>> begin THE INPUT

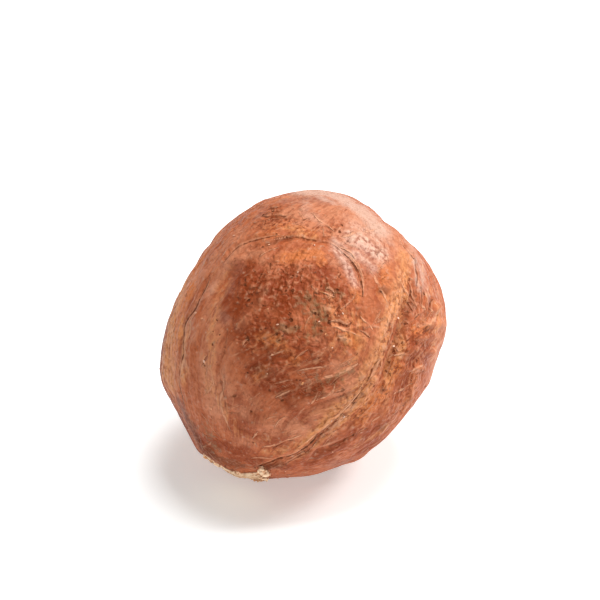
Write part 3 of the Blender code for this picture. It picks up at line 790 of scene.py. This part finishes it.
def back_stains(kind):
    """The seeded stains of one kind, one in each equal share of the side turned away."""
    number, half_width, strength = BACK_STAINS.get(kind, (0, 0, 0))
    chance = np.random.default_rng(STAIN_SEED + len(kind) + number)
    shares = (np.arange(number) + chance.uniform(0, 1, number)) / max(number, 1)
    return tuple(
        (half_width * chance.uniform(*STAIN_WIDTHS), strength, *back_places(chance, share, *STAIN_LENGTHS))
        for share in shares
    )


def stained(ways, marks):
    """How strongly one kind of stain shows, 0 to 1: the strongest of the bells about its marks."""
    total = np.zeros(len(ways))
    for half_width, strength, *places in marks:
        off, _ = beside(ways, places, STAIN_MARGIN)
        total = np.maximum(total, strength * bell(off, half_width))
    return total


def off_dots(ways, dots, far=4.0):
    """The distance from the nearest of some round dots, in radii of that dot, and no more than far."""
    nearest = np.full(len(ways), far)
    for longitude, angle, radius in dots:
        gap = np.linalg.norm(ways - direction(longitude, angle), axis=1) * LENGTH / 2
        nearest = np.minimum(nearest, gap / radius)
    return nearest


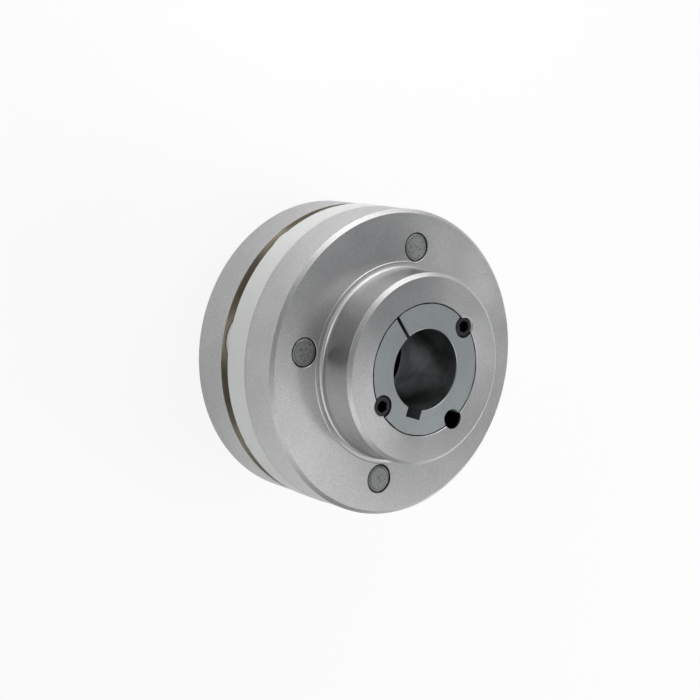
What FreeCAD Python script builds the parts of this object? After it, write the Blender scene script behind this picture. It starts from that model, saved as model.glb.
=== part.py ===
# Pin and disc flexible coupling with two tapered split bushings.
# Millimetres. The shaft axis is Z. The rear hub's end face lies on the plane z = 0,
# the front hub looks up along +Z, and the front keyway points along +Y.
import FreeCAD, Part
import math
import os

V = FreeCAD.Vector

# Hub
HUB_LENGTH = 38.1
FLANGE_THICKNESS = 19.05
FLANGE_R = 66.675
BOSS_R = 41.275
HUB_CHAMFER = 1.6          # outer corners of the boss and of the flange
RIM_BREAK = 0.4            # inner corner of the flange
BASE_RING_WIDTH = 3.125    # low step around the foot of the boss
BASE_RING_HEIGHT = 0.3
BASE_FILLET = 2.0          # foot of the boss, above the step
HUB_MOUTH_CHAMFER = 0.25

# Tapered split bushing, as long as its hub
BUSHING_LARGE_R = 28.575
TAPER_DEG = 4.0            # on each side
TAPER_CLEARANCE = 0.04
BUSHING_SINK = 0.25        # its large face lies this far below the hub's face
BUSHING_EDGE = 0.35
BORE_R = 17.4625
BORE_EDGE = 0.3
KEYWAY_WIDTH = 7.9375
KEYWAY_DEPTH = 3.85        # at the middle of the keyway, below the bore's wall
SLIT_WIDTH = 1.6

# Set screws and the holes between bushing and hub
SCREW_R = 4.7625
SCREW_LENGTH = 15.875
SCREW_RECESS = 0.4
SCREW_CHAMFER = 0.7
SCREW_POINT = 1.4
SOCKET_WIDTH = 4.7625      # across the flats of the hexagon
SOCKET_DEPTH = 5.0
SCREW_HOLE_CLEARANCE = 0.14
SCREW_INSET = 1.775        # from the rim of the bushing's large end to the screw's axis
JACK_HOLE_R = 4.6
JACK_INSET = 0.975
THREAD_RUN_OUT = 2.8       # a threaded half hole is this much deeper than the plain half

# Angles about the axis, from +X, as seen on the half's own outer face
KEYWAY_ANGLE = 90.0
JACK_FROM_KEYWAY = 53.1
SCREW_FROM_JACK = 94.4
SLIT_FROM_JACK = 180.0
PIN_FROM_KEYWAY = 8.4

# Drive pins
PIN_COUNT = 4              # on each hub
PIN_R = 6.35
PIN_INSET = 3.175          # nearer to the boss than the middle of the flange's land
PIN_RECESS = 0.15
PIN_SEAT_CLEARANCE = 0.02
PIN_HOLE_CHAMFER = 0.35
PIN_HEAD_CHAMFER = 1.5
PIN_HEAD_DROP = 0.45
PIN_LEAD_IN = 1.5
PIN_END_GAP = 1.0          # from a pin's end to the other hub's flange

# Flexing disc
FLANGE_GAP = 18.3          # between the two flanges' inner faces
DISC_PROUD = 0.275         # beyond the flanges' rims
DISC_BODY = 13.0
DISC_SIDE_CLEARANCE = 0.15
DISC_HOLE_R = 31.75
DISC_ROUNDING = 0.8
DISC_BOSS_WALL = 7.45      # around a pin hole
DISC_BOSS_FILLET = 0.8
DISC_BOSS_ROUNDING = 0.5
PIN_RUNNING_CLEARANCE = 0.4
DISC_PIN_HOLE_CHAMFER = 0.5

OVERALL_LENGTH = 2 * HUB_LENGTH + FLANGE_GAP
BOSS_HEIGHT = HUB_LENGTH - FLANGE_THICKNESS
BASE_RING_R = BOSS_R + BASE_RING_WIDTH
BUSHING_LENGTH = HUB_LENGTH
PIN_CIRCLE_R = (BOSS_R + FLANGE_R) / 2 - PIN_INSET
SCREW_CIRCLE_R = BUSHING_LARGE_R - SCREW_INSET
JACK_CIRCLE_R = BUSHING_LARGE_R - JACK_INSET
PIN_ANGLE = KEYWAY_ANGLE + PIN_FROM_KEYWAY
PIN_PITCH = 360.0 / PIN_COUNT
JACK_ANGLE = KEYWAY_ANGLE + JACK_FROM_KEYWAY
SCREW_ANGLES = (JACK_ANGLE - SCREW_FROM_JACK, JACK_ANGLE + SCREW_FROM_JACK)
SLIT_ANGLE = JACK_ANGLE + SLIT_FROM_JACK
SCREW_HOLE_R = SCREW_R + SCREW_HOLE_CLEARANCE
SCREW_SEAT = SCREW_RECESS + SCREW_LENGTH
DISC_R = FLANGE_R + DISC_PROUD
DISC_BOSS_R = PIN_R + PIN_RUNNING_CLEARANCE + DISC_BOSS_WALL
DISC_BOSS_HEIGHT = FLANGE_GAP - DISC_BODY - 2 * DISC_SIDE_CLEARANCE
OVERCUT = 1.0              # how far a cutting tool runs past the face that it cuts


def polar(radius, angle_deg, z=0.0):
    """The point at this radius and angle about the axis."""
    a = math.radians(angle_deg)
    return V(radius * math.cos(a), radius * math.sin(a), z)


def turned(profile):
    """A solid turned about Z from a closed outline of (radius, z) points.

    An entry of two points is an arc: a point on it, and its end.
    """
    start = V(profile[0][0], 0, profile[0][1])
    here, edges = start, []
    for step in list(profile[1:]) + [profile[0]]:
        if isinstance(step[0], tuple):
            middle, end = (V(r, 0, z) for r, z in step)
            edges.append(Part.Arc(here, middle, end).toShape())
        else:
            end = V(step[0], 0, step[1])
            edges.append(Part.LineSegment(here, end).toShape())
        here = end
    face = Part.Face(Part.Wire(edges))
    return face.revolve(V(0, 0, 0), V(0, 0, 1), 360)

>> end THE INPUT

WORK TO DO.
Print the listing above in its entirety, with every line exact.

SOLUTION FOR THIS EXERCISE.
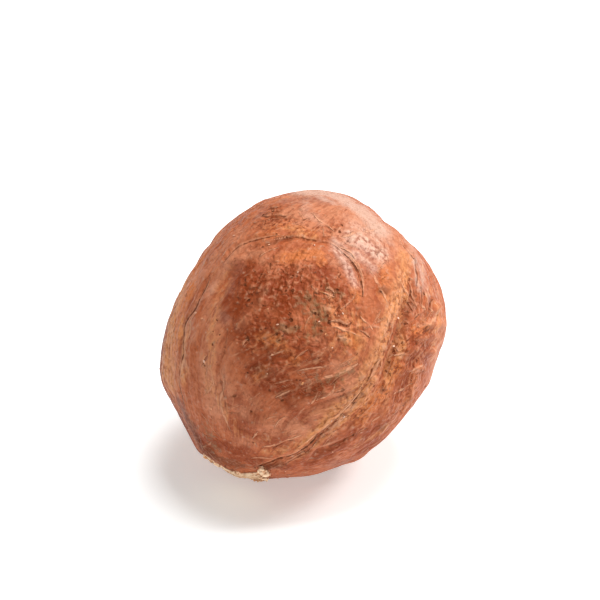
Write part 3 of the Blender code for this picture. It picks up at line 790 of scene.py. This part finishes it.
def back_stains(kind):
    """The seeded stains of one kind, one in each equal share of the side turned away."""
    number, half_width, strength = BACK_STAINS.get(kind, (0, 0, 0))
    chance = np.random.default_rng(STAIN_SEED + len(kind) + number)
    shares = (np.arange(number) + chance.uniform(0, 1, number)) / max(number, 1)
    return tuple(
        (half_width * chance.uniform(*STAIN_WIDTHS), strength, *back_places(chance, share, *STAIN_LENGTHS))
        for share in shares
    )


def stained(ways, marks):
    """How strongly one kind of stain shows, 0 to 1: the strongest of the bells about its marks."""
    total = np.zeros(len(ways))
    for half_width, strength, *places in marks:
        off, _ = beside(ways, places, STAIN_MARGIN)
        total = np.maximum(total, strength * bell(off, half_width))
    return total


def off_dots(ways, dots, far=4.0):
    """The distance from the nearest of some round dots, in radii of that dot, and no more than far."""
    nearest = np.full(len(ways), far)
    for longitude, angle, radius in dots:
        gap = np.linalg.norm(ways - direction(longitude, angle), axis=1) * LENGTH / 2
        nearest = np.minimum(nearest, gap / radius)
    return nearest


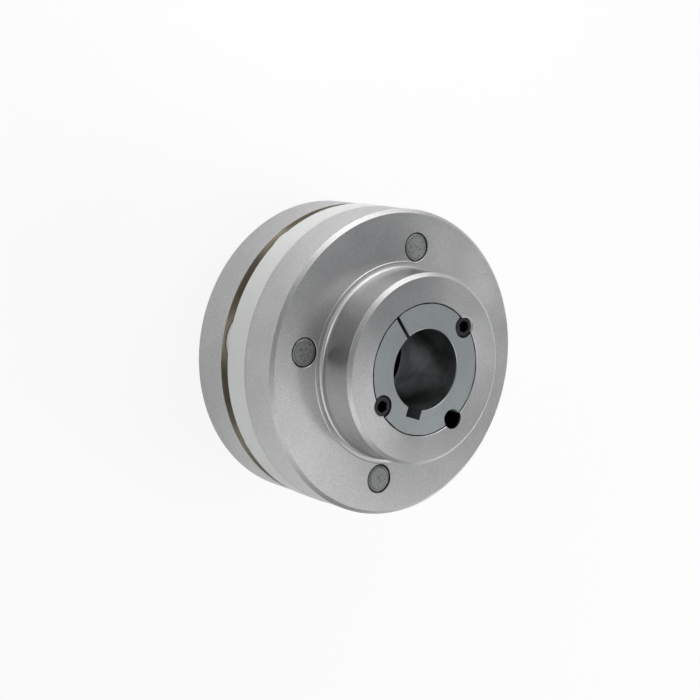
What FreeCAD Python script builds the parts of this object? After it, write the Blender scene script behind this picture. It starts from that model, saved as model.glb.
=== part.py ===
# Pin and disc flexible coupling with two tapered split bushings.
# Millimetres. The shaft axis is Z. The rear hub's end face lies on the plane z = 0,
# the front hub looks up along +Z, and the front keyway points along +Y.
import FreeCAD, Part
import math
import os

V = FreeCAD.Vector

# Hub
HUB_LENGTH = 38.1
FLANGE_THICKNESS = 19.05
FLANGE_R = 66.675
BOSS_R = 41.275
HUB_CHAMFER = 1.6          # outer corners of the boss and of the flange
RIM_BREAK = 0.4            # inner corner of the flange
BASE_RING_WIDTH = 3.125    # low step around the foot of the boss
BASE_RING_HEIGHT = 0.3
BASE_FILLET = 2.0          # foot of the boss, above the step
HUB_MOUTH_CHAMFER = 0.25

# Tapered split bushing, as long as its hub
BUSHING_LARGE_R = 28.575
TAPER_DEG = 4.0            # on each side
TAPER_CLEARANCE = 0.04
BUSHING_SINK = 0.25        # its large face lies this far below the hub's face
BUSHING_EDGE = 0.35
BORE_R = 17.4625
BORE_EDGE = 0.3
KEYWAY_WIDTH = 7.9375
KEYWAY_DEPTH = 3.85        # at the middle of the keyway, below the bore's wall
SLIT_WIDTH = 1.6

# Set screws and the holes between bushing and hub
SCREW_R = 4.7625
SCREW_LENGTH = 15.875
SCREW_RECESS = 0.4
SCREW_CHAMFER = 0.7
SCREW_POINT = 1.4
SOCKET_WIDTH = 4.7625      # across the flats of the hexagon
SOCKET_DEPTH = 5.0
SCREW_HOLE_CLEARANCE = 0.14
SCREW_INSET = 1.775        # from the rim of the bushing's large end to the screw's axis
JACK_HOLE_R = 4.6
JACK_INSET = 0.975
THREAD_RUN_OUT = 2.8       # a threaded half hole is this much deeper than the plain half

# Angles about the axis, from +X, as seen on the half's own outer face
KEYWAY_ANGLE = 90.0
JACK_FROM_KEYWAY = 53.1
SCREW_FROM_JACK = 94.4
SLIT_FROM_JACK = 180.0
PIN_FROM_KEYWAY = 8.4

# Drive pins
PIN_COUNT = 4              # on each hub
PIN_R = 6.35
PIN_INSET = 3.175          # nearer to the boss than the middle of the flange's land
PIN_RECESS = 0.15
PIN_SEAT_CLEARANCE = 0.02
PIN_HOLE_CHAMFER = 0.35
PIN_HEAD_CHAMFER = 1.5
PIN_HEAD_DROP = 0.45
PIN_LEAD_IN = 1.5
PIN_END_GAP = 1.0          # from a pin's end to the other hub's flange

# Flexing disc
FLANGE_GAP = 18.3          # between the two flanges' inner faces
DISC_PROUD = 0.275         # beyond the flanges' rims
DISC_BODY = 13.0
DISC_SIDE_CLEARANCE = 0.15
DISC_HOLE_R = 31.75
DISC_ROUNDING = 0.8
DISC_BOSS_WALL = 7.45      # around a pin hole
DISC_BOSS_FILLET = 0.8
DISC_BOSS_ROUNDING = 0.5
PIN_RUNNING_CLEARANCE = 0.4
DISC_PIN_HOLE_CHAMFER = 0.5

OVERALL_LENGTH = 2 * HUB_LENGTH + FLANGE_GAP
BOSS_HEIGHT = HUB_LENGTH - FLANGE_THICKNESS
BASE_RING_R = BOSS_R + BASE_RING_WIDTH
BUSHING_LENGTH = HUB_LENGTH
PIN_CIRCLE_R = (BOSS_R + FLANGE_R) / 2 - PIN_INSET
SCREW_CIRCLE_R = BUSHING_LARGE_R - SCREW_INSET
JACK_CIRCLE_R = BUSHING_LARGE_R - JACK_INSET
PIN_ANGLE = KEYWAY_ANGLE + PIN_FROM_KEYWAY
PIN_PITCH = 360.0 / PIN_COUNT
JACK_ANGLE = KEYWAY_ANGLE + JACK_FROM_KEYWAY
SCREW_ANGLES = (JACK_ANGLE - SCREW_FROM_JACK, JACK_ANGLE + SCREW_FROM_JACK)
SLIT_ANGLE = JACK_ANGLE + SLIT_FROM_JACK
SCREW_HOLE_R = SCREW_R + SCREW_HOLE_CLEARANCE
SCREW_SEAT = SCREW_RECESS + SCREW_LENGTH
DISC_R = FLANGE_R + DISC_PROUD
DISC_BOSS_R = PIN_R + PIN_RUNNING_CLEARANCE + DISC_BOSS_WALL
DISC_BOSS_HEIGHT = FLANGE_GAP - DISC_BODY - 2 * DISC_SIDE_CLEARANCE
OVERCUT = 1.0              # how far a cutting tool runs past the face that it cuts


def polar(radius, angle_deg, z=0.0):
    """The point at this radius and angle about the axis."""
    a = math.radians(angle_deg)
    return V(radius * math.cos(a), radius * math.sin(a), z)


def turned(profile):
    """A solid turned about Z from a closed outline of (radius, z) points.

    An entry of two points is an arc: a point on it, and its end.
    """
    start = V(profile[0][0], 0, profile[0][1])
    here, edges = start, []
    for step in list(profile[1:]) + [profile[0]]:
        if isinstance(step[0], tuple):
            middle, end = (V(r, 0, z) for r, z in step)
            edges.append(Part.Arc(here, middle, end).toShape())
        else:
            end = V(step[0], 0, step[1])
            edges.append(Part.LineSegment(here, end).toShape())
        here = end
    face = Part.Face(Part.Wire(edges))
    return face.revolve(V(0, 0, 0), V(0, 0, 1), 360)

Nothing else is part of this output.